YOUR OBJECTIVE =
Write out all the data again, exactly as it stands.
[BEGIN]
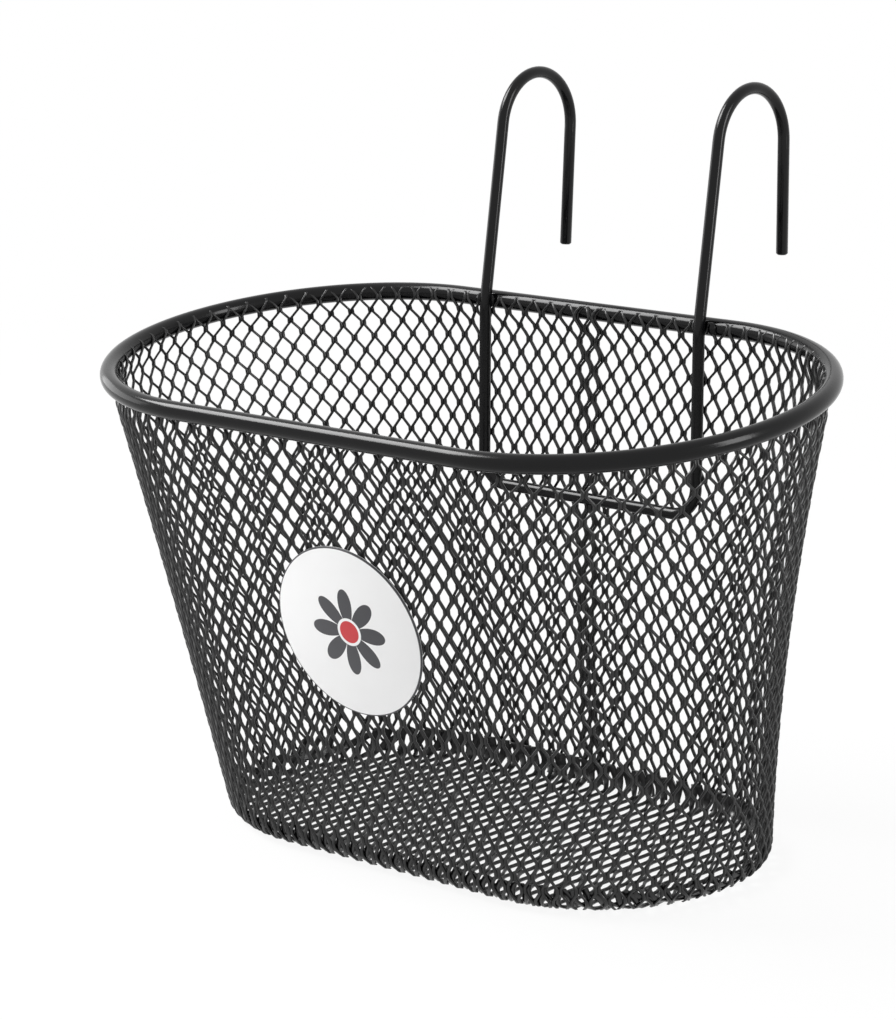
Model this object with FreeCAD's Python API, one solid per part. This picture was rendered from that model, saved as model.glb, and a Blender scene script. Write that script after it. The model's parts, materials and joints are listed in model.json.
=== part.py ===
"""Handlebar basket: an oval, tapered basket of expanded steel mesh on a double wire hook.

Frame: millimetres, +Z up, +X to the right along the basket's long axis, front at -Y. The origin
is on the underside of the floor, below the middle of the rim.

Pieces: a rim hoop, a mesh wall whose upper edge sits in a groove under the rim, a mesh floor pan
with an upturned edge inside the wall, one wire bent into two hooks, its weld beads, and a round
badge. The diamonds of the mesh are larger than the real sheet's, and the round bars have flat
sides, so that the whole part stays light.
"""
import FreeCAD, Part
import math
import os

V = FreeCAD.Vector

# ---- driving dimensions ------------------------------------------------------------------
LENGTH = 250.0          # rim, outside, left to right
DEPTH = 142.4           # rim, outside, front to back, in the rim's own plane
RIM_BAR = 5.8           # thickness of the rim hoop
RIM_HEIGHT = 150.9      # rim centreline above the floor's underside, at the rim's middle
RIM_TILT = 5.6          # degrees: the rim stands higher at the back
GROOVE_WIDTH = 2.0      # groove under the rim that the wall's upper edge sits in
GROOVE_DEPTH = 1.4

FLOOR_HALF_LENGTH = 94.5    # middle of the wall sheet at floor level
FLOOR_HALF_DEPTH = 52.5
FLOOR_SHIFT = 12.4      # floor's middle, towards the back from the rim's middle
BACK_DRAW = 4.4         # how far the back wall is drawn in at half height

SHEET = 1.0             # thickness of the mesh sheet
WALL_EDGE = 3.0         # height of the wall's cut lower edge
WALL_COLUMNS = 24       # diamonds round the wall
WALL_HALF_ROWS = 10     # staggered rows of diamonds up the wall
WALL_STRAND = 3.0       # width of a strand of the wall's mesh
PANEL_LINES = (-4, 4, 7, 9, 12, 15, 17, 20, 28, 31, 33, 36, 39, 41, 44)     # half columns where
# the wall's panels meet, and those of the floor pan's edge

FLANGE = 9.0            # height of the floor pan's upturned edge
PAN_RADIUS = 6.0        # bend between floor and upturned edge
BEND_STEPS = 2          # flat steps that make up the bend
FLOOR_PITCH_X = 23.0    # floor diamonds, along X
FLOOR_PITCH_Y = 18.0    # and along Y
FLOOR_COLUMNS = 5       # diamonds each way from the origin, along X
FLOOR_ROWS = 9          # and half rows each way along Y
FLOOR_STRAND = 3.0

RIM_SIDES = 12          # sides of the rim's section
WIRE_SIDES = 8          # sides of the wire's section
WIRE = 3.8              # hook wire
HOOK_X = 1.6            # middle of the two hooks, to the right of the rim's middle
HOOK_SPACING = 85.0     # between the two hooks, centre to centre
LEG_DROP = 59.5         # crosspiece below the rim, along Z
CORNER_RADIUS = 9.0     # wire's bend between leg and crosspiece
NECK_RADIUS = 40.0      # wire's slight bend at the rim
LEG_LEAN = 11.0         # degrees that a leg leans back above the rim
TIP_LEAN_LEFT = 5.2     # degrees that each tip leans in towards its leg
TIP_LEAN_RIGHT = 1.7
HOOK_TOP = 228.7        # wire's centreline at the top of its arch
ARCH_RADIUS = 17.8      # wire's centreline in the arch
TIP_END_LEFT = 170.0    # height of each tip's cut end
TIP_END_RIGHT = 174.0

BADGE_DIAMETER = 55.0
BADGE_THICKNESS = 0.9
BADGE_X = 3.6
BADGE_Z = 82.7

BEAD_LENGTH = 4.2       # weld beads between the legs and the rim, along Z
BEAD_WIDTH = 3.4        # along X, from the wire's side
BEAD_OUT = 1.2          # how far a bead stands out from the rim, beside the wire
BEAD_SUNK = 1.0         # how far a bead reaches in behind the rim's and the wire's surface

# ---- sizes worked out from them -----------------------------------------------------------
RIM_RADIUS = RIM_BAR / 2
RIM_HALF_LENGTH = LENGTH / 2 - RIM_RADIUS
RIM_HALF_DEPTH = DEPTH / 2 - RIM_RADIUS
TILT = math.radians(RIM_TILT)
RIM_BACK_Y = RIM_HALF_DEPTH * math.cos(TILT)
RIM_BACK_Z = RIM_HEIGHT + RIM_HALF_DEPTH * math.sin(TILT)
SEAT = RIM_RADIUS - GROOVE_DEPTH        # wall's upper edge below the rim's centreline
WALL_TOP = RIM_HEIGHT - SEAT / math.cos(TILT)
WIRE_RADIUS = WIRE / 2


def lerp(low, high, share):
    """Value a share of the way from low to high."""
    return low + (high - low) * share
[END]
SOLUTION FOR THIS TASK =
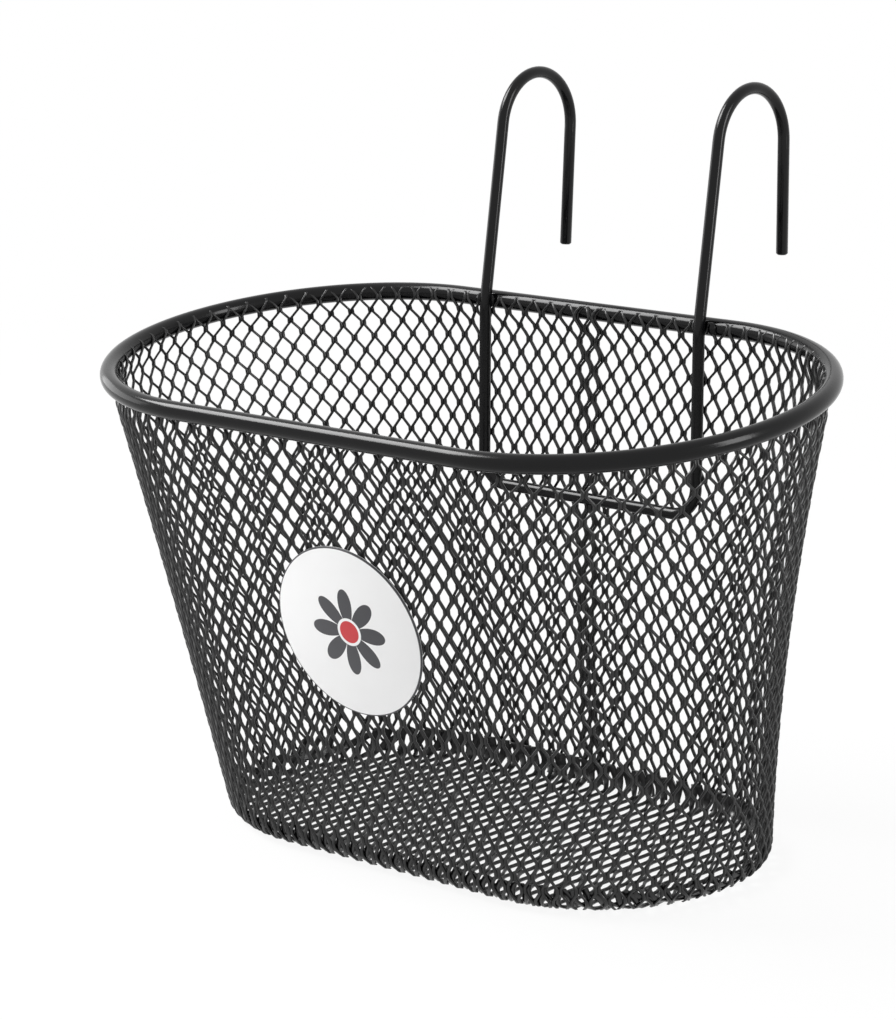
Model this object with FreeCAD's Python API, one solid per part. This picture was rendered from that model, saved as model.glb, and a Blender scene script. Write that script after it. The model's parts, materials and joints are listed in model.json.
=== part.py ===
"""Handlebar basket: an oval, tapered basket of expanded steel mesh on a double wire hook.

Frame: millimetres, +Z up, +X to the right along the basket's long axis, front at -Y. The origin
is on the underside of the floor, below the middle of the rim.

Pieces: a rim hoop, a mesh wall whose upper edge sits in a groove under the rim, a mesh floor pan
with an upturned edge inside the wall, one wire bent into two hooks, its weld beads, and a round
badge. The diamonds of the mesh are larger than the real sheet's, and the round bars have flat
sides, so that the whole part stays light.
"""
import FreeCAD, Part
import math
import os

V = FreeCAD.Vector

# ---- driving dimensions ------------------------------------------------------------------
LENGTH = 250.0          # rim, outside, left to right
DEPTH = 142.4           # rim, outside, front to back, in the rim's own plane
RIM_BAR = 5.8           # thickness of the rim hoop
RIM_HEIGHT = 150.9      # rim centreline above the floor's underside, at the rim's middle
RIM_TILT = 5.6          # degrees: the rim stands higher at the back
GROOVE_WIDTH = 2.0      # groove under the rim that the wall's upper edge sits in
GROOVE_DEPTH = 1.4

FLOOR_HALF_LENGTH = 94.5    # middle of the wall sheet at floor level
FLOOR_HALF_DEPTH = 52.5
FLOOR_SHIFT = 12.4      # floor's middle, towards the back from the rim's middle
BACK_DRAW = 4.4         # how far the back wall is drawn in at half height

SHEET = 1.0             # thickness of the mesh sheet
WALL_EDGE = 3.0         # height of the wall's cut lower edge
WALL_COLUMNS = 24       # diamonds round the wall
WALL_HALF_ROWS = 10     # staggered rows of diamonds up the wall
WALL_STRAND = 3.0       # width of a strand of the wall's mesh
PANEL_LINES = (-4, 4, 7, 9, 12, 15, 17, 20, 28, 31, 33, 36, 39, 41, 44)     # half columns where
# the wall's panels meet, and those of the floor pan's edge

FLANGE = 9.0            # height of the floor pan's upturned edge
PAN_RADIUS = 6.0        # bend between floor and upturned edge
BEND_STEPS = 2          # flat steps that make up the bend
FLOOR_PITCH_X = 23.0    # floor diamonds, along X
FLOOR_PITCH_Y = 18.0    # and along Y
FLOOR_COLUMNS = 5       # diamonds each way from the origin, along X
FLOOR_ROWS = 9          # and half rows each way along Y
FLOOR_STRAND = 3.0

RIM_SIDES = 12          # sides of the rim's section
WIRE_SIDES = 8          # sides of the wire's section
WIRE = 3.8              # hook wire
HOOK_X = 1.6            # middle of the two hooks, to the right of the rim's middle
HOOK_SPACING = 85.0     # between the two hooks, centre to centre
LEG_DROP = 59.5         # crosspiece below the rim, along Z
CORNER_RADIUS = 9.0     # wire's bend between leg and crosspiece
NECK_RADIUS = 40.0      # wire's slight bend at the rim
LEG_LEAN = 11.0         # degrees that a leg leans back above the rim
TIP_LEAN_LEFT = 5.2     # degrees that each tip leans in towards its leg
TIP_LEAN_RIGHT = 1.7
HOOK_TOP = 228.7        # wire's centreline at the top of its arch
ARCH_RADIUS = 17.8      # wire's centreline in the arch
TIP_END_LEFT = 170.0    # height of each tip's cut end
TIP_END_RIGHT = 174.0

BADGE_DIAMETER = 55.0
BADGE_THICKNESS = 0.9
BADGE_X = 3.6
BADGE_Z = 82.7

BEAD_LENGTH = 4.2       # weld beads between the legs and the rim, along Z
BEAD_WIDTH = 3.4        # along X, from the wire's side
BEAD_OUT = 1.2          # how far a bead stands out from the rim, beside the wire
BEAD_SUNK = 1.0         # how far a bead reaches in behind the rim's and the wire's surface

# ---- sizes worked out from them -----------------------------------------------------------
RIM_RADIUS = RIM_BAR / 2
RIM_HALF_LENGTH = LENGTH / 2 - RIM_RADIUS
RIM_HALF_DEPTH = DEPTH / 2 - RIM_RADIUS
TILT = math.radians(RIM_TILT)
RIM_BACK_Y = RIM_HALF_DEPTH * math.cos(TILT)
RIM_BACK_Z = RIM_HEIGHT + RIM_HALF_DEPTH * math.sin(TILT)
SEAT = RIM_RADIUS - GROOVE_DEPTH        # wall's upper edge below the rim's centreline
WALL_TOP = RIM_HEIGHT - SEAT / math.cos(TILT)
WIRE_RADIUS = WIRE / 2


def lerp(low, high, share):
    """Value a share of the way from low to high."""
    return low + (high - low) * share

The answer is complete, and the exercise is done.